▸ STORED DATA
-*-*-

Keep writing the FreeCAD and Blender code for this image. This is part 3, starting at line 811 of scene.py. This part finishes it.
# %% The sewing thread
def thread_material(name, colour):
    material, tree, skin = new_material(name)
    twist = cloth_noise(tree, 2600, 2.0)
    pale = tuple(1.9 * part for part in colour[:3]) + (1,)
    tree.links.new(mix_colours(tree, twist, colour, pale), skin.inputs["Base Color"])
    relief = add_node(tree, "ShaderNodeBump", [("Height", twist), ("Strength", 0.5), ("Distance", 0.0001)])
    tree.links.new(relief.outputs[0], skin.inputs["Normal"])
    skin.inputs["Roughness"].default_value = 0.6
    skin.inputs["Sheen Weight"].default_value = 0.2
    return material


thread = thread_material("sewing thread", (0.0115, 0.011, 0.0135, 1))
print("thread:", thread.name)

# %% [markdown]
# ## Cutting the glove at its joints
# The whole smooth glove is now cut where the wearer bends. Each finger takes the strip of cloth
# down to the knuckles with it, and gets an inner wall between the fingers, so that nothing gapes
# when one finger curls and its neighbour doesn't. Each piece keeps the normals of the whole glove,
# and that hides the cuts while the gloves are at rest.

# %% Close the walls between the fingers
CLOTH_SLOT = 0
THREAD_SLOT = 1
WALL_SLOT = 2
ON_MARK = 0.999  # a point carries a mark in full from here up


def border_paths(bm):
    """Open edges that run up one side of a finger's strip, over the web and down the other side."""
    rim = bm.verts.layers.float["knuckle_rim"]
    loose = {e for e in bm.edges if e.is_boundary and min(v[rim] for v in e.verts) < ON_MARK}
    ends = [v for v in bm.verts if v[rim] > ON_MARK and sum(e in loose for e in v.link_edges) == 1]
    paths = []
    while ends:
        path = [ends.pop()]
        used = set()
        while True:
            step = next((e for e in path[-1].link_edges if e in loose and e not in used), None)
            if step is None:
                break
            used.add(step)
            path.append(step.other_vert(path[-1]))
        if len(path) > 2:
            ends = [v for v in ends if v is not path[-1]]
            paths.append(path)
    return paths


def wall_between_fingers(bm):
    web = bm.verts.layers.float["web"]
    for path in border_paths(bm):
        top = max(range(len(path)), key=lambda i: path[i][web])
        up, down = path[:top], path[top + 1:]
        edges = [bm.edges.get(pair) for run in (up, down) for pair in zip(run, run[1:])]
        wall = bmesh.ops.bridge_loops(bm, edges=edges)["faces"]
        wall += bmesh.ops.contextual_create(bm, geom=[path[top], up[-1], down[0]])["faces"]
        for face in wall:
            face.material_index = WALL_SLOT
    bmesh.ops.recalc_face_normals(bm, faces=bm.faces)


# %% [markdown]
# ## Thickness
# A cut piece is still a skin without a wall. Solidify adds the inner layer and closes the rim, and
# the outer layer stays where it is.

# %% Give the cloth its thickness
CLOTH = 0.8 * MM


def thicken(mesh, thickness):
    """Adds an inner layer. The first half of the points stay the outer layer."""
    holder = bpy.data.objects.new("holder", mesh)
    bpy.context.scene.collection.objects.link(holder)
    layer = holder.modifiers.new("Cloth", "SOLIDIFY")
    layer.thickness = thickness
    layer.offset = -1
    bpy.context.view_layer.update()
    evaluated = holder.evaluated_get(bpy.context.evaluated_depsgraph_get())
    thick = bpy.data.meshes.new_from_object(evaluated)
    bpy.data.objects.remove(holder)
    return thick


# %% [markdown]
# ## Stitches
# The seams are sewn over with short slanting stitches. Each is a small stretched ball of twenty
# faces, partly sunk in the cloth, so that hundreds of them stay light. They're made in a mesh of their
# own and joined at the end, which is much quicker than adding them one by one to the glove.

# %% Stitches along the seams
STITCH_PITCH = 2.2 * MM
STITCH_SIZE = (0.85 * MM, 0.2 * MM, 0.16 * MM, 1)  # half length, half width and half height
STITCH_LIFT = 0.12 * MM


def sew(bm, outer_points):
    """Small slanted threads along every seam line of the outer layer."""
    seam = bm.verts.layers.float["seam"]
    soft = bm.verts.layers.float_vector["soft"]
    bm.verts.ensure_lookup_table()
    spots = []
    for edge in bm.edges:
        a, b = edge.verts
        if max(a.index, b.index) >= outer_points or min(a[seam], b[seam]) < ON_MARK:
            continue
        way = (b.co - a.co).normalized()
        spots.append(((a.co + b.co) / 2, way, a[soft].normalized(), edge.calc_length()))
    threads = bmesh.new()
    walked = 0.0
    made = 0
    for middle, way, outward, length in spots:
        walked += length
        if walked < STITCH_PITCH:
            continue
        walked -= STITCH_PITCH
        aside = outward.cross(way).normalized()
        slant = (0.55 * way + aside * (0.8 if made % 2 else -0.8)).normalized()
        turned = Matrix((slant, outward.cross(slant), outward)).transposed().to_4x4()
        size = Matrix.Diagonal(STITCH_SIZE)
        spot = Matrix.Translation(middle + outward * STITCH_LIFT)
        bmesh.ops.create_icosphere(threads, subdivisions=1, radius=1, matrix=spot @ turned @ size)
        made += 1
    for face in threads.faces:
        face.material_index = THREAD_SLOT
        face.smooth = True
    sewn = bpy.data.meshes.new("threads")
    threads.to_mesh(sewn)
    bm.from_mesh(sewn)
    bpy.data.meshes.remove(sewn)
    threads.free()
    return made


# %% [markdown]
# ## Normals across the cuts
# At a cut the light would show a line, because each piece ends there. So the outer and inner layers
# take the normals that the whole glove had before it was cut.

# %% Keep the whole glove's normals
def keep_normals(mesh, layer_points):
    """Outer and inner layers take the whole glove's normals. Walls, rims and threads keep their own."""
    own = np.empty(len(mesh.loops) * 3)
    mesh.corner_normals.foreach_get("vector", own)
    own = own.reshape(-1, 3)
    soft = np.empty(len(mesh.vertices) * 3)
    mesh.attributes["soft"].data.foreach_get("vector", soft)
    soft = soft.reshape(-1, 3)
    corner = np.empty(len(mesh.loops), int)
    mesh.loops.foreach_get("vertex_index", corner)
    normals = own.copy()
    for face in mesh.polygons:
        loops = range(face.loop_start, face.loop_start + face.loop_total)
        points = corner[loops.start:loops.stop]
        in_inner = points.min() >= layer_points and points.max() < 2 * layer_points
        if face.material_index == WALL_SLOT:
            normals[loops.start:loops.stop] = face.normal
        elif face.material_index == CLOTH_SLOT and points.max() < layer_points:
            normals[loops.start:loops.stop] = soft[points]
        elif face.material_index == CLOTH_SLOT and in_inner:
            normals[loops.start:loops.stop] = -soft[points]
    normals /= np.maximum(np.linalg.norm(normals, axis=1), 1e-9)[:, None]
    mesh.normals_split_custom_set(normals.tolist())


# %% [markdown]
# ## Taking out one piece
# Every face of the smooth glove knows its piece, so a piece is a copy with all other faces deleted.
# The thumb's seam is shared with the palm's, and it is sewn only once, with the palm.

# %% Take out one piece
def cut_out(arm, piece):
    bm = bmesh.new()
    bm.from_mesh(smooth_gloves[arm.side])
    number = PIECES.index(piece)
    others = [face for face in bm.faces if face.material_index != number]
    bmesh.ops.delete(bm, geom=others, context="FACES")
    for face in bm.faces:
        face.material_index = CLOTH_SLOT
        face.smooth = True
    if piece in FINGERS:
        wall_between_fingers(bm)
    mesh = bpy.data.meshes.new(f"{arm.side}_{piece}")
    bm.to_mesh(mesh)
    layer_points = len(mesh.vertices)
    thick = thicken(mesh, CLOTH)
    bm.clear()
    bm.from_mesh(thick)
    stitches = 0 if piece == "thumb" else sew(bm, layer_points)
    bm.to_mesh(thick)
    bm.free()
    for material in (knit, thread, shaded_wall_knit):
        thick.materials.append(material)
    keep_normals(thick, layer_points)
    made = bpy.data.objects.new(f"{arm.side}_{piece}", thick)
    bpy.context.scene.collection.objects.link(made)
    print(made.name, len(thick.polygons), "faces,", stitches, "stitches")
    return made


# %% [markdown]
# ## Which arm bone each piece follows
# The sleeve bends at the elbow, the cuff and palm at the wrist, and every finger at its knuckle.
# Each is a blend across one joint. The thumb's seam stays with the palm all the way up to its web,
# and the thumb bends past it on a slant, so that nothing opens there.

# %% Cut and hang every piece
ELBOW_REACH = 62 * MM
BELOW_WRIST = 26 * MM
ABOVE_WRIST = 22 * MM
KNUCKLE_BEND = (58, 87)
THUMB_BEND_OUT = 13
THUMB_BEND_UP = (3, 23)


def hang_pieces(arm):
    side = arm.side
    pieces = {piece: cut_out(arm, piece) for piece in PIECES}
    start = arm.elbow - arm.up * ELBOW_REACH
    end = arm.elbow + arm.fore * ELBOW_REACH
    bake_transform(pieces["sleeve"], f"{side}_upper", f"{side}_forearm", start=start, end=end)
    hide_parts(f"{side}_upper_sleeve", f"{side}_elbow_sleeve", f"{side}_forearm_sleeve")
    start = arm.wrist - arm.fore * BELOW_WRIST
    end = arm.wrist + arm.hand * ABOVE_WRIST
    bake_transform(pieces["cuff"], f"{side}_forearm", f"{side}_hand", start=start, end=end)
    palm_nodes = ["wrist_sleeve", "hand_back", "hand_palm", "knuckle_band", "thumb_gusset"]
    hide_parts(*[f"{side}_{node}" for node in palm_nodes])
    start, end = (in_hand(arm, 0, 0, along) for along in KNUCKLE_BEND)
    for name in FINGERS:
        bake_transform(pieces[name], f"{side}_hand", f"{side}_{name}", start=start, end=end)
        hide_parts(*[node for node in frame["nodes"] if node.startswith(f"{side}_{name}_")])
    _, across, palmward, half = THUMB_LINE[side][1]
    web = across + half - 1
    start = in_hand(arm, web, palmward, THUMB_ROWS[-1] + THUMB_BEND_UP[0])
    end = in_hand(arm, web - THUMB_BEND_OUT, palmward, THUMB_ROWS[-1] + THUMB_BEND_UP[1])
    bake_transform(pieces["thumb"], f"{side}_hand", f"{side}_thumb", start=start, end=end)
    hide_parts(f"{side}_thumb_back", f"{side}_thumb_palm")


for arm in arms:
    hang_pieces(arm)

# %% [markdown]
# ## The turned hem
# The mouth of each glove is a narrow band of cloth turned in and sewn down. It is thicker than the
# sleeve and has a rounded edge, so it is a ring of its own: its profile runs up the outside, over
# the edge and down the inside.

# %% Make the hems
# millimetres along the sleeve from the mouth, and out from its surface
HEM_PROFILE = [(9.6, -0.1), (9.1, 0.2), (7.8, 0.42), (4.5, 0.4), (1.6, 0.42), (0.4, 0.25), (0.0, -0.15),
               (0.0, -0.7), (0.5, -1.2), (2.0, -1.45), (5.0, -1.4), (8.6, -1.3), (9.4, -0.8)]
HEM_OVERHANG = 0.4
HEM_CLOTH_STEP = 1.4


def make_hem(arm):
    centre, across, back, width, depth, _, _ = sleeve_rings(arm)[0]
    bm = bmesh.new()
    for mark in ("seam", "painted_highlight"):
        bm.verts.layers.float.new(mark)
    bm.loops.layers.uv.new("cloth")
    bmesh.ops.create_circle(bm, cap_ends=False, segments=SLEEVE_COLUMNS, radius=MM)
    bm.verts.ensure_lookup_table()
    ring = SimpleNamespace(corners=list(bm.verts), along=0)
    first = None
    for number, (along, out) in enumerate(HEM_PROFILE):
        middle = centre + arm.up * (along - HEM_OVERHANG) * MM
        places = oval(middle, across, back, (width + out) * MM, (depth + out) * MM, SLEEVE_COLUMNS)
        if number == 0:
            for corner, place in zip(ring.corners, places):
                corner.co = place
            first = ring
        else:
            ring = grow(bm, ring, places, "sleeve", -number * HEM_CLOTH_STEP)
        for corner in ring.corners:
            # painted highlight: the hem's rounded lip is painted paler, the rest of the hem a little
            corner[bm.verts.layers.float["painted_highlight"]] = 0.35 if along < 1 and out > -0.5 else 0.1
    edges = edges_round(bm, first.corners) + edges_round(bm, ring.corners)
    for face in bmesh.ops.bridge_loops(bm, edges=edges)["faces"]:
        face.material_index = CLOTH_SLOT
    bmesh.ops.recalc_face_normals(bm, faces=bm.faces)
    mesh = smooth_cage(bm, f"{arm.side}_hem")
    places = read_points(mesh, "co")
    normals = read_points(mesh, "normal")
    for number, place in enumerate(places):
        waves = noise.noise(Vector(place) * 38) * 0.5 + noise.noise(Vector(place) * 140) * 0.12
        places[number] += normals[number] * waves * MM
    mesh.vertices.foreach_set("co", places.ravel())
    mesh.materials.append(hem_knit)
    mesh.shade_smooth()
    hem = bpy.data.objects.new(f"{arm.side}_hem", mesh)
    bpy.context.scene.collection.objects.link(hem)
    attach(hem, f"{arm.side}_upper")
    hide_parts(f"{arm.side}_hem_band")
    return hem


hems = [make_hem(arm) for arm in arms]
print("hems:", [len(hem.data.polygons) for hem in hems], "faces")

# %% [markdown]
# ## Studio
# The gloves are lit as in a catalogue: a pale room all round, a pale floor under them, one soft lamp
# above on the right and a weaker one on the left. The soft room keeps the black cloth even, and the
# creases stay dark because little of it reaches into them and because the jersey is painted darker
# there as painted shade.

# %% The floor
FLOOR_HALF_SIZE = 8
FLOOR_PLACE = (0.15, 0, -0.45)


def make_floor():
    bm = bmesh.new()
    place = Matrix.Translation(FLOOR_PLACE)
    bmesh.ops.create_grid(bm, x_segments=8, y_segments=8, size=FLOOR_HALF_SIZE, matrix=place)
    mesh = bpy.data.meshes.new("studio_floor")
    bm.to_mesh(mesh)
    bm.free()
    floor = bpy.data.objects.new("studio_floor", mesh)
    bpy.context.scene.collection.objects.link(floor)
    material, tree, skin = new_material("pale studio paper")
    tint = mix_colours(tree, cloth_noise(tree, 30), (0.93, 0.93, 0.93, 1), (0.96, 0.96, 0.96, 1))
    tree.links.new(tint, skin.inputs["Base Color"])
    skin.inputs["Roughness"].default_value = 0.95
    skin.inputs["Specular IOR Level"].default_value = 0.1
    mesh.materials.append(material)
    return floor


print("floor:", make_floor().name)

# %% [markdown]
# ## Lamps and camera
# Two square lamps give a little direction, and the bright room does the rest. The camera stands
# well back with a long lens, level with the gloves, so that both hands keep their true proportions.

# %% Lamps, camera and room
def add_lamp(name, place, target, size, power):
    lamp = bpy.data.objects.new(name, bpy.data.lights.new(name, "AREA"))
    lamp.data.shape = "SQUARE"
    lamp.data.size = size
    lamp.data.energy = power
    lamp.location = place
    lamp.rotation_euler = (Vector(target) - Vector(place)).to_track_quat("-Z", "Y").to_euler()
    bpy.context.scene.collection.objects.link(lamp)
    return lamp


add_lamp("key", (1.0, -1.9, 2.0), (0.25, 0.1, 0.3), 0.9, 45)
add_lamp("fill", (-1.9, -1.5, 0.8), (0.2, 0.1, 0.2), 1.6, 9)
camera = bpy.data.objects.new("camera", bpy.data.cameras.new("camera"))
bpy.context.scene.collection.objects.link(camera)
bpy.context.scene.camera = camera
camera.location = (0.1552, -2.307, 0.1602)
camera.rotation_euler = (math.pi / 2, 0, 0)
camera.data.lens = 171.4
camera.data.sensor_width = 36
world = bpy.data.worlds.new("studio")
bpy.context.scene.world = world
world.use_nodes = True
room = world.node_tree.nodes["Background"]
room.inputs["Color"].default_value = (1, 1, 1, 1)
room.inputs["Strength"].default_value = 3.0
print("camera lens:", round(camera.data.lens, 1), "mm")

-*-*-

▸ EXERCISE DETAILS
Return verbatim the lines that run from the line containing "hide_parts(*[node for node" through the line containing "end = in_hand(arm, web", inclusive.

▸ PROBLEM SOLUTION
        hide_parts(*[node for node in frame["nodes"] if node.startswith(f"{side}_{name}_")])
    _, across, palmward, half = THUMB_LINE[side][1]
    web = across + half - 1
    start = in_hand(arm, web, palmward, THUMB_ROWS[-1] + THUMB_BEND_UP[0])
    end = in_hand(arm, web - THUMB_BEND_OUT, palmward, THUMB_ROWS[-1] + THUMB_BEND_UP[1])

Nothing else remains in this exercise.